Please also note that I find positive profit and zero surplus-labor in Table

My procedure is no different from others -- e.g., Okishio, Roemer, Morishima
-- who have studied these questions. Rather than dealing with a special case
of prices, they, and I, deal with the *general case*. That is, they, and I,
ask whether it is possible to have positive profit and negative surplus-labor
(or vice-versa) under ANY set of (positive or non-negative) prices.

*If* I were claiming "these are *the* prices and *the* profits that we would
observe on the basis of these physical quantities," then Lefteris' objection
would be valid. But again, that's not my claim. My only claim is that the
examples are theoretically *possible*. And that is sufficient to prove that
simultaneous valuation and the exploitation theory of profit are incompatible.

Moreover, it is not clear to me how I am supposed to "arrive at" (derive?)
prices. On the basis of what? Physical quantities alone are insufficient to
determine the magnitudes of prices. I could introduce additional restrictions
in order to obtain determinate prices, but then I wouldn't be dealing with the
general case. If you assume equal profit rates, you are dealing with a very
special case, not with reality. If you assume prices = values, you are
dealing with an even more special case, not with reality.

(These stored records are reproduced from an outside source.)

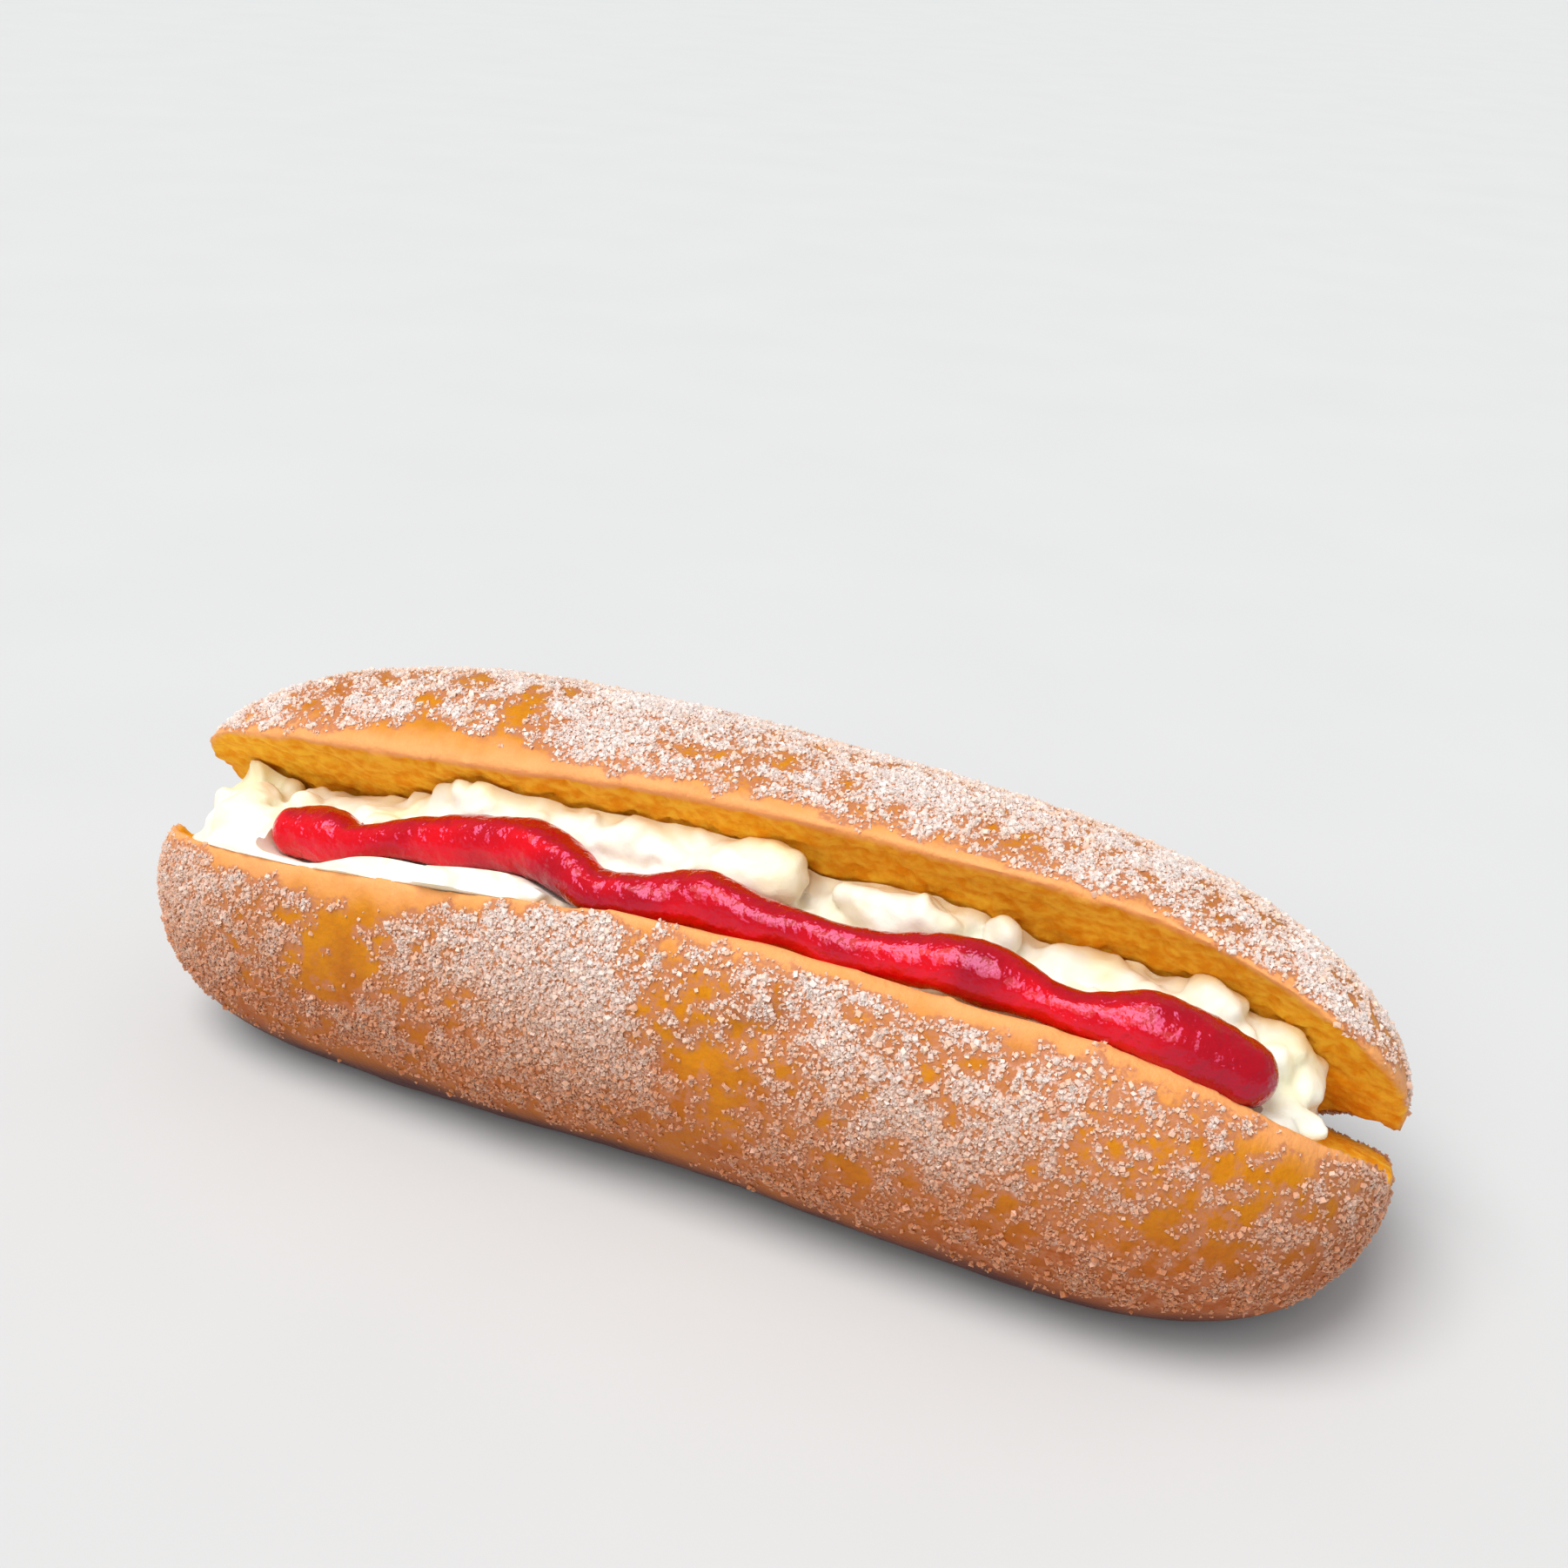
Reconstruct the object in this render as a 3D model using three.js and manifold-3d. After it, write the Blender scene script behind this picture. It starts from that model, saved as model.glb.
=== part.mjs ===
// A finger doughnut, split along one side and filled with whipped cream and a rope of jam.
// Millimetres, +Z up. X runs along the doughnut and the open side faces -Y.
import * as THREE from "three";
import { mergeVertices } from "three/addons/utils/BufferGeometryUtils.js";
import Module from "manifold-3d";

const wasm = await Module();
wasm.setup();

// ---- Driving dimensions -------------------------------------------------------------------

const LENGTH = 175;
const HALF_LENGTH = LENGTH / 2;
const CLEARANCE = 0.45; // between the pieces

// The bun before it is opened, given at even steps from the left end to the right end.
const HALF_WIDTH = [26.5, 27, 28, 29, 30];
const HALF_HEIGHT = [27.5, 27.5, 26.5, 25.5, 23.5];
const MIDDLE_HEIGHT = [21, 24, 25, 23, 20]; // of the section's middle above the table
const BEND = [-7, -1.5, 0, 0, -1]; // of the section's middle, backwards from the straight axis
const SQUARENESS = 2.4; // 2 is an ellipse, more is squarer
const LEFT_END = { bluntness: 3.5, roundness: 2.5 };
const RIGHT_END = { bluntness: 5.1, roundness: 2.1 };
const BASE_BLEND = 1.2; // the crust rounds into its flat base over this height

// The cut runs down and back from the front lip to the hinge line, where the crumb stays whole.
const HINGE = { y: 14.2, z: 16.1 };
const CUT_SLOPE = [25, 36, 30]; // degrees
const GAPE = [22, 20, 22]; // degrees that the lid is swung open
const CUT_WAVE = [1.2, -0.5, -1.2, -0.3, 0.7, 2.2, -1.3]; // unevenness of the knife's path
const PRESSED = { base: 2.4, lid: 0.7 }; // how far the filling has hollowed each cut face

// The cream, as what it leaves bare of each cut face, measured in from the lip.
const CREAM_START = -83;
const CREAM_END = 79;
const CREAM_ROOT = 5; // it starts this far from the hinge line
const BARE_BASE = [6, 1.5, 0.8, 0.8, 0.8, 0.8, 4, 9, 10, 10, 10, 10, 8, 6, 3, 3];
const BARE_LID = [9, 20, 14, 14, 6.5, 5.3, 4.2, 5.8, 6.5, 12, 8, 10, 16, 15, 10, 18];
// Lobes of cream: place along X, share of the way from base to lid, spread of each, and height.
const LOBES = [
  { x: -75, share: 0.25, length: 5, depth: 0.35, height: 2.6 },
  { x: -66, share: 0.75, length: 6, depth: 0.3, height: 2.2 },
  { x: -38, share: 0.8, length: 9, depth: 0.3, height: 1.2 },
  { x: -13, share: 0.85, length: 5, depth: 0.25, height: 2 },
  { x: -2, share: 0.6, length: 4, depth: 0.3, height: 2.4 },
  { x: 7, share: 0.8, length: 4.5, depth: 0.25, height: 3 },
  { x: 22, share: 0.6, length: 6, depth: 0.3, height: 2 },
  { x: 38, share: 0.85, length: 2.6, depth: 0.22, height: 3.2 },
  { x: 49, share: 0.55, length: 6, depth: 0.3, height: 1.8 },
  { x: 65, share: 0.85, length: 4.5, depth: 0.25, height: 2.6 },
  { x: 76, share: 0.55, length: 3.5, depth: 0.5, height: 2.4 },
];
// Small folds of the whipped cream: two slanting ripples, and one whose spacing comes and goes.
const RIPPLES = [
  { along: 0.9, across: 5, shift: 0, height: 0.35 },
  { along: 0.53, across: -7, shift: 1, height: 0.35 },
];
const UNEVEN_RIPPLE = { along: 1.7, swing: 3, swingAlong: 0.31, height: 0.28 };
const LOBE_FADE = 3; // how steeply the lobes start at the cut faces
const CREAM_INSIDE = { back: 1.5, lip: 0.5 }; // the cream stays this far inside the crust's rims

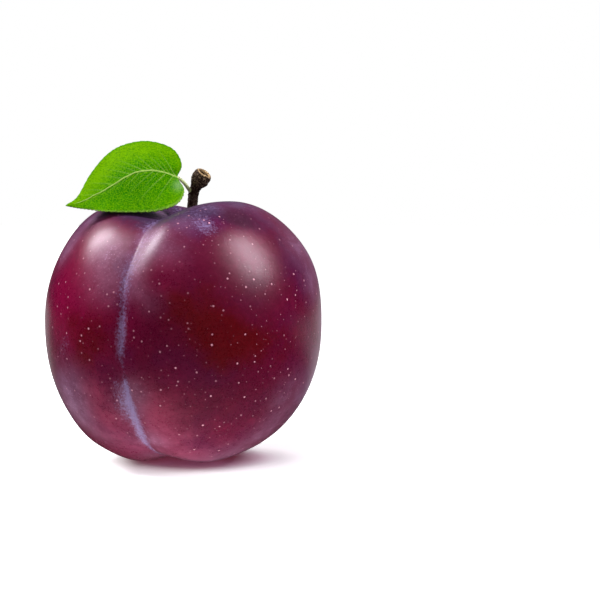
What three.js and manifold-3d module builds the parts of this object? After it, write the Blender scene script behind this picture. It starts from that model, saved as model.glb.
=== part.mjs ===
// A ripe plum with its stem and one leaf.
// Millimetres, +Z up, resting on z = 0, with the origin under the middle of the fruit.
// The fruit's groove faces -Y, turned a little towards -X; the leaf reaches towards -X.
import * as THREE from 'three'
import { mergeVertices } from 'three/addons/utils/BufferGeometryUtils.js'
import Module from 'manifold-3d'

// ---- fruit ----
const HALF_WIDTH = 29.05 // waist radius
const CROWN = 26.6 // height of the shoulders above the waist
const BASE = 29 // depth of the base below the waist
const WAIST_UP = 28.85 // height of the waist above the surface it rests on
const ROUND = { waist: 2.19, crown: 2.74, base: 2.43, rise: 2.5 } // 2 is an ellipse, more is squarer
const FACE = 25.4 // degrees that the groove is turned from -Y towards -X
const LEAN = 3.5 // degrees that the axis through the stem leans towards +X
const BASE_SHIFT = 0.85 // how far the underside is carried towards -X
const CAVITY = { deep: 4.4, radius: 3.9 } // the hollow round the stem
const SADDLE = { deep: 2.3, wide: 11.6, long: 16.5 } // the low waist between the two cheeks at the top
// depth of the groove at angles round the fruit, from the stem (0) over the front to the tip (180)
const GROOVE = [[-180, 1.26], [-150, 0.49], [-110, 0], [-60, 0], [-20, 1], [15, 2.5],
  [50, 1.7], [90, 0.9], [130, 1.15], [165, 1.4], [180, 1.26]]
const BANK = { left: 7.5, right: 4.6, base: 6.1 } // how far the groove's sides reach
const CREASE = { deep: 0.35, wide: 0.9 } // the sharp fold along the groove's bottom
const LOBES = { left: 1.1, right: 0.6, at: 7, wide: 4.5, long: 12 } // the two swellings it rests on
const FRUIT_GRID = { round: 76, down: 40 }

// ---- stem ----
const STEM_PATH = [[1.6, 0, 46.7], [1.75, 0, 50.5], [2, 0, 54.5], [2.28, -0.1, 56.2],
  [2.64, -0.3, 57.25], [3.4, -0.8, 58.6], [4.4, -1.5, 60.1]]
const STEM_RADIUS = [[0, 0.95], [0.45, 0.95], [0.6, 1], [0.7, 1.2], [0.8, 1.72], [0.9, 1.9],
  [0.96, 1.8], [1, 1.55]] // along the path, 0 to 1
const STEM_DISH = { radius: 1.05, deep: 0.7 } // the hollow in the cut end
const SOCKET = { radius: 1.35, floor: 46.4 } // the hole that the stem stands in

// ---- leaf: outlines as [x, z] seen from the front, base to tip ----
const MIDRIB = [[-1.3, 59.1], [-4.3, 60.1], [-7.1, 60.4], [-9.9, 59.9], [-12.9, 58.3],
  [-15.9, 56.4], [-18.4, 55.1], [-20.9, 53.9], [-23.8, 53.3]]
const UPPER_EDGE = [[-1.3, 59.1], [-0.5, 61.7], [-2.2, 65], [-7.3, 66.9], [-12.7, 66],
  [-15.9, 64], [-19.1, 59.9], [-21.8, 54.9], [-23.8, 53.3]]
const LOWER_EDGE = [[-1.3, 59.1], [0.1, 56.5], [-0.8, 53.9], [-4.4, 52.3], [-9.4, 51.9],
  [-15, 52], [-17.9, 52.3], [-21, 52.7], [-23.8, 53.3]]
const TILT = { rib: -5.4, up: 1.05, down: 0.95, tip: -4.5 } // how far back the blade lies, in y
const WAVE = { high: 0.35, count: 2.5 } // the margin's slow ripple
const BLADE = 0.64 // thickness
const TEETH = { count: 24, deep: 0.34, root: 0.28 } // along each side; root is how far in they start
const ACROSS = 4 // strips from midrib to margin
const RIB = { base: 0.52, tip: 0.34 } // radius of the midrib
const PETIOLE = [[-2.6, -5.05, 59.6], [-1.1, -3.9, 58.9], [-0.1, -2.5, 57.9], [0.85, -1.1, 56.6]]
const NECK = { blade: 0.45, stem: 0.42 } // radius of the petiole at its two ends

const wasm = await Module()
wasm.setup()

const rad = THREE.MathUtils.degToRad
const ease = (a, b, x) => THREE.MathUtils.smoothstep(x, a, b)

// a value read from a table of [place, value], in straight lines between its entries
function along(table, x) {
  let i = 1
  while (i < table.length - 1 && x > table[i][0]) i++
  const [a, b] = [table[i - 1], table[i]]
  return a[1] + (b[1] - a[1]) * THREE.MathUtils.clamp((x - a[0]) / (b[0] - a[0]), 0, 1)
}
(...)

Please also look at my Tables 1 and 2 again. What they show is that, even if
you *do* assume equal profit rates over two "days" (or hours, etc.), this
assumption plus the physical quantities plus simultaneous valuation is
insufficient to yield determinate prices! For instance, take Table 2, in
which good 2 is numeraire; p2 = 1 on both days. Now, you need to find p1.
But there's p1 on day 1 and p1 on day 2 -- TWO unknowns. But there's only one
equality stipulated (the two-day profit rate in sector 1 equals the two day
profit rate in sector 2). So the prices of good 1 are still not determined!